Ha raccontato che la scuola in questione ha trattato in modo intransigente lo studente, che ha espresso profondo rammarico per la sua azione. Ciò nonostante, la fonte ha affermato che non si è trattato solo di uno scherzo isolato, ma di una tendenza diffusa nella gioventù israeliana.

Una insegnante di educazione civica nella parte centrale di Israele ha raccontato che si trova costantemente di fronte al razzismo che scaturisce dal comportamento dei suoi allievi.

“Quando abbiamo una discussione in classe sull’eguaglianza dei diritti, la lezione diviene immediatamente fuori controllo”, ha detto. “Gli studenti ci attaccano, noi insegnanti, perché siamo di sinistra e antisemiti, e affermano che tutti i cittadini arabi che vogliono distruggere Israele dovrebbero essere deportati”.

L’insegnante ha osservato che le espressioni di odio aumentano specialmente quando lei discute del massacro di Kfar Kassem, vale a dire del significato di “Ordine Chiaramente Illegale”, un comando militare che espressamente viola la legge e a cui non si deve obbedire.

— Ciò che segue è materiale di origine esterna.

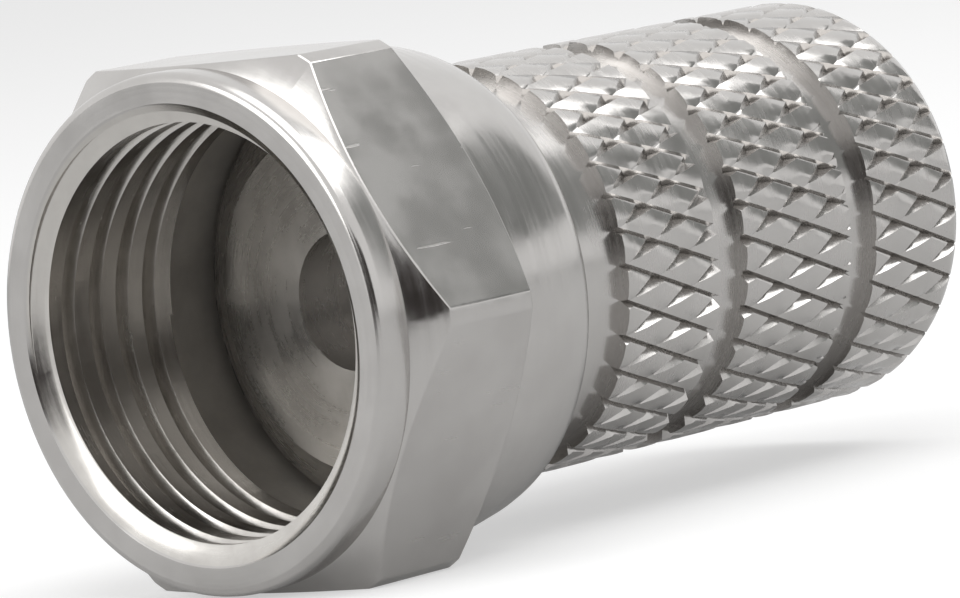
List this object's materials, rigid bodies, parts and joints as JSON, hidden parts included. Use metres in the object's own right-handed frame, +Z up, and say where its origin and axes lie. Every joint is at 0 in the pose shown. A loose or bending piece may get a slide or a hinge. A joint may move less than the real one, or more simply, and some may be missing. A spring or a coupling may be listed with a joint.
{
  "type": "f connector",
  "caption": "Twist-on coaxial plug with a freely turning hexagon coupling nut, a diamond-knurled sleeve with turned grooves, and a flanged bush.",
  "frame": {"origin": "middle of the flanged bush's front face, on the axis, the plane where the jack's end seats", "axes": "+X along the axis towards the cable's entry, +Z up, square to the flat of the nut that it lies on"},
  "size_m": [0.0198, 0.0124, 0.011],
  "materials": {
    "plated_nut": "nickel-plated brass, fine turned",
    "plated_sleeve": "nickel-plated brass, rolled knurl",
    "plated_bush": "nickel-plated brass, coarse turned face"
  },
  "bodies": {
    "sleeve": {"knurled_sleeve": "plated_sleeve", "flanged_bush": "plated_bush"},
    "nut": {"coupling_nut": "plated_nut"}
  },
  "joints": [
    {"name": "nut_spin", "type": "hinge", "parent": "sleeve", "child": "nut", "pos_m": [0, 0, 0], "axis": [1, 0, 0], "continuous": true}
  ]
}
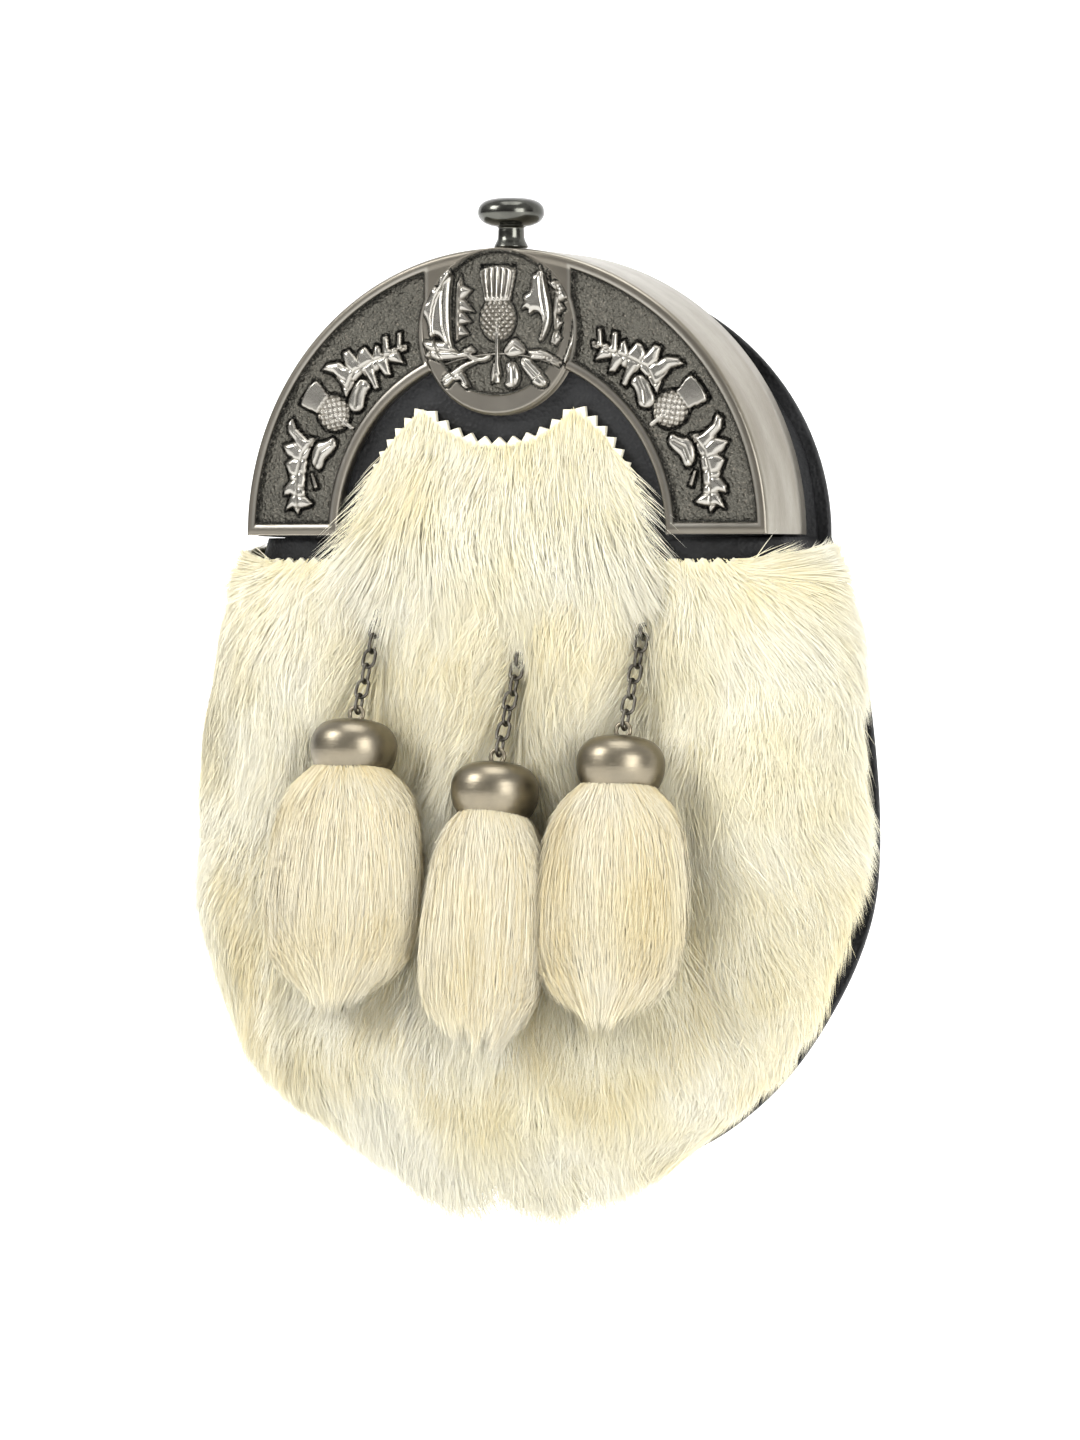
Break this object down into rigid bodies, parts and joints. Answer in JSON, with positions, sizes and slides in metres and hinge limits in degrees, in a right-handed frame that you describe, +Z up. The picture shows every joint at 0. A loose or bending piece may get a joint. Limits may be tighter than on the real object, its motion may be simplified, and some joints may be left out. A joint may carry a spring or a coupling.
{
  "type": "sporran pouch",
  "caption": "Dress sporran: black leather pouch with a fur front, cast metal arch with knob, fur tassels on chains, belt loops and a flap over the mouth at the back.",
  "frame": {"origin": "rear face of the back panel, midway between the two belt loops, where the sporran hangs on its strap", "axes": "+Z up as worn, front towards -Y, +X to the right seen from the front"},
  "size_m": [0.1882, 0.0871, 0.2678],
  "materials": {
    "pewter": "antiqued satin cast metal, darker in the ground",
    "chain_steel": "dark polished wire",
    "leather": "black grained, satin",
    "fur": "cream rabbit fur"
  },
  "bodies": {
    "root": {"cantle": "pewter", "cantle_knob": "pewter", "flap_stud": "pewter", "front_panel": "leather", "gusset": "leather", "back_panel": "leather", "back_flap": "leather", "belt_loop_left": "leather", "belt_loop_right": "leather", "fur_front": "fur", "chain_eye_left": "chain_steel", "chain_left": "chain_steel", "cup_left": "pewter", "tassel_left": "fur", "chain_eye_middle": "chain_steel", "chain_middle": "chain_steel", "cup_middle": "pewter", "tassel_middle": "fur", "chain_eye_right": "chain_steel", "chain_right": "chain_steel", "cup_right": "pewter", "tassel_right": "fur"}
  },
  "joints": []
}
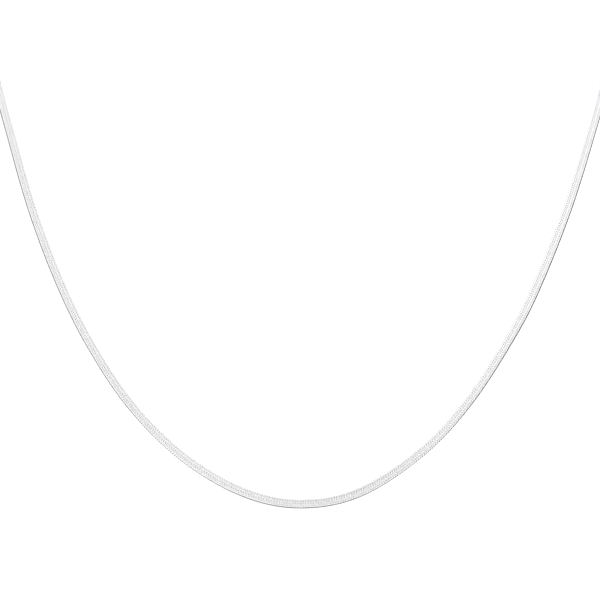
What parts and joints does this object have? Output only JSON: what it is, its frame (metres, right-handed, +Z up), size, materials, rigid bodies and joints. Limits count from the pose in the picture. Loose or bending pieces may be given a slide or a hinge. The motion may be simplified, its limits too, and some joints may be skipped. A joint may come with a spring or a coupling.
{
  "type": "herringbone chain necklace",
  "caption": "Thin flat woven herringbone chain in a deep worn curve, closed at the nape by end caps, jump rings and a claw clasp.",
  "frame": {"origin": "where the closed clasp rests on the back of the neck", "axes": "-Y is the wearer's front, +Z is up and +X is to the right as seen from the front"},
  "size_m": [0.1612, 0.1128, 0.1356],
  "materials": {
    "woven_silver": "bright satin of fine slanted links",
    "polished_silver": "polished"
  },
  "bodies": {
    "root": {"herringbone_band": "woven_silver", "end_cap_left": "polished_silver", "end_cap_right": "polished_silver", "jump_ring_left": "polished_silver", "jump_ring_right": "polished_silver", "clasp": "polished_silver"}
  },
  "joints": []
}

“E’ molto triste, ma gli studenti giustificano il massacro e dicono: “un Arabo buono è un Arabo morto”, racconta. “Spesso gli studenti che vogliono parlare a favore dei diritti umani o hanno paura di farlo temendo le reazioni dei loro amici, o per scusarsi mettono in chiaro che a loro gli Arabi non piacciono”.

“Dobbiamo crescere una generazione libera dall’odio”

Myriam Darmoni-Sharvit, che dirige la facoltà di educazione civica presso il Centro per le Tecnologie Didattiche, sente spesso i suoi colleghi lamentarsi che la situazione nelle classi è divenuta insopportabile.

“Gli insegnanti sono veramente disperati, sono esausti, e alcuni di loro ritengono che, da un punto di vista mentale, avere a che fare con gli studenti è difficile” afferma. “Quando sono in classe, si sentono come su un campo di battaglia, ed è per questo che spesso agiscono per ‘sopravvivere’ e scelgono di saltare dei capitoli o di insegnare la materia attraverso noiosi dettati per mantenere la calma”.

Il Ministero dell’Istruzione, in risposta, ha affermato che gli insegnanti dovrebbero spiegare agli studenti la differenza tra un disaccordo o una disputa e l’odio, la stereotipizzazione e la delegittimazione dell’umanità.

Il ministero ha inoltre sottolineato che l’obiettivo del sistema educativo è quello di “crescere una generazione libera da atteggiamenti razzisti, in grado di gestire tensioni sociali e differenze in una maniera che rispetti i valori dell’ebraismo e della democrazia , sui quali si fonda il nostro stato”.